Gregory Ivor Smith (4 November 1939 – 19 February 2009) was a British film producer who had successes in the world of theatre and television.

Smith was born in Twickenham and raised in Laindon by his aunt after his parents died. At the age of 15, Smith joined the Argyle Theatre Touring Company where acting assignments included a stint as an ugly sister in a production of Cinderella. After working as an office boy for Bernard Delfont, and an talent agent for MVA and the Billy Marsh Agency, Smith formed his own talent agency based out of London's Golden Square.

In the late sixties Smith worked as a production associate on two documentary shorts made by Norcon films, Brendan Behan's Dublin (1966) and The London Nobody Knows (1967) beginning a long association and friendship with their director Norman Cohen (1936–1983).
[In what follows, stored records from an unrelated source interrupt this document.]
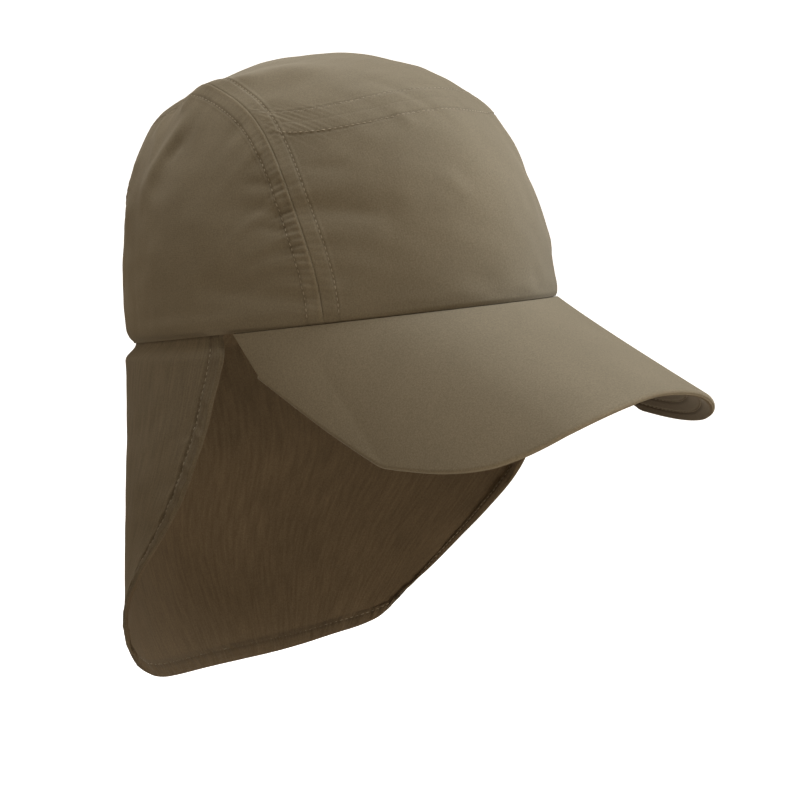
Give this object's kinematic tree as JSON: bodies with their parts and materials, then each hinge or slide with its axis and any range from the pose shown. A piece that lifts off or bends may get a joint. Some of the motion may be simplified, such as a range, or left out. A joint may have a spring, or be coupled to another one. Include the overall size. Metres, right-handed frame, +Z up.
{
  "type": "legionnaire cap",
  "caption": "Cloth legionnaire cap with a sewn panelled crown, a long curved peak and a neck flap that hangs from the rim round the back and sides.",
  "frame": {"origin": "middle of the cap's rim, where a head carries it", "axes": "+Z up, -Y to the front over the peak, +X to the wearer's left; the rim is tipped 10 degrees up at the front, as worn"},
  "size_m": [0.194, 0.2822, 0.2692],
  "materials": {
    "crown_cloth": "matte woven cloth, olive brown",
    "peak_cloth": "matte woven cloth over a stiffener, olive brown",
    "flap_cloth": "matte thin woven cloth, olive brown"
  },
  "bodies": {
    "root": {"front_panel": "crown_cloth", "top_panel": "crown_cloth", "side_panel_right": "crown_cloth", "side_panel_left": "crown_cloth", "peak": "peak_cloth", "neck_flap": "flap_cloth"}
  },
  "joints": []
}
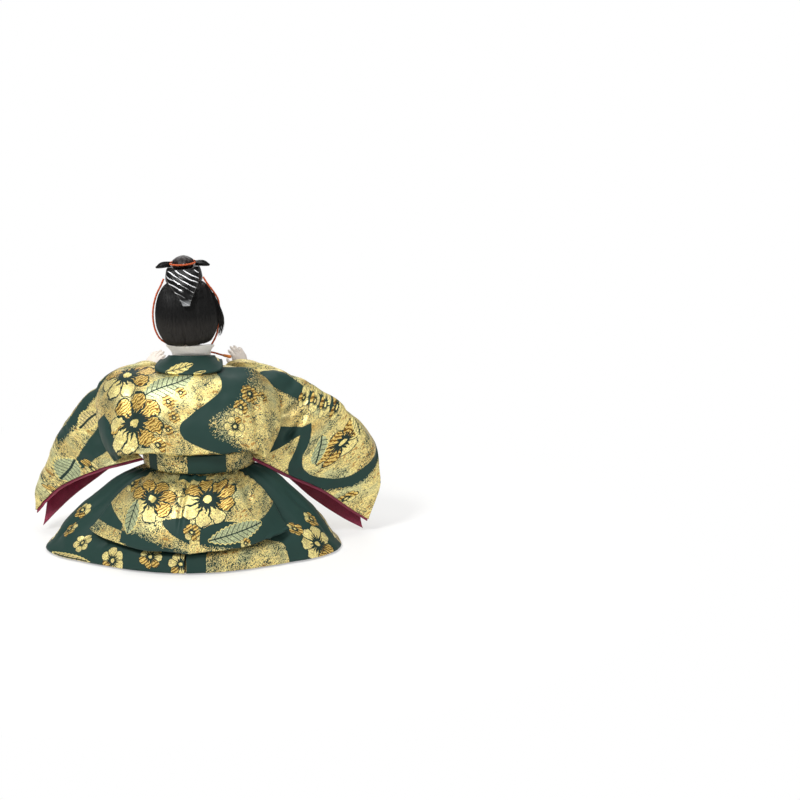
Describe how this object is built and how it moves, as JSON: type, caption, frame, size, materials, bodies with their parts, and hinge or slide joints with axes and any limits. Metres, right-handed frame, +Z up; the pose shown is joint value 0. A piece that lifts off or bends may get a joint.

With Smith producing and Cohen directing, the two men would go on to make the film adaptation of Spike Milligan's Adolf Hitler: My Part in His Downfall (1973). Smith followed this with the Confessions... series of sex comedy films, with Michael Klinger as the executive producer and Cohen directing all but the first. The series comprises Confessions of a Window Cleaner (directed by Val Guest, 1974), Confessions of a Pop Performer (1975), Confessions of a Driving Instructor (1976) and lastly Confessions from a Holiday Camp (1977). The Confessions series put Smith and Cohen in direct competition with the Carry On series of films. "Things have changed since the Carry-Ons" Smith remarked to Films Illustrated in September 1975: "Humour is more sophisticated, people are more aware. Not that I'm running down the Carry-Ons for one moment. They're one of my favourite types of film, and always have been. But maybe they're a little dated now."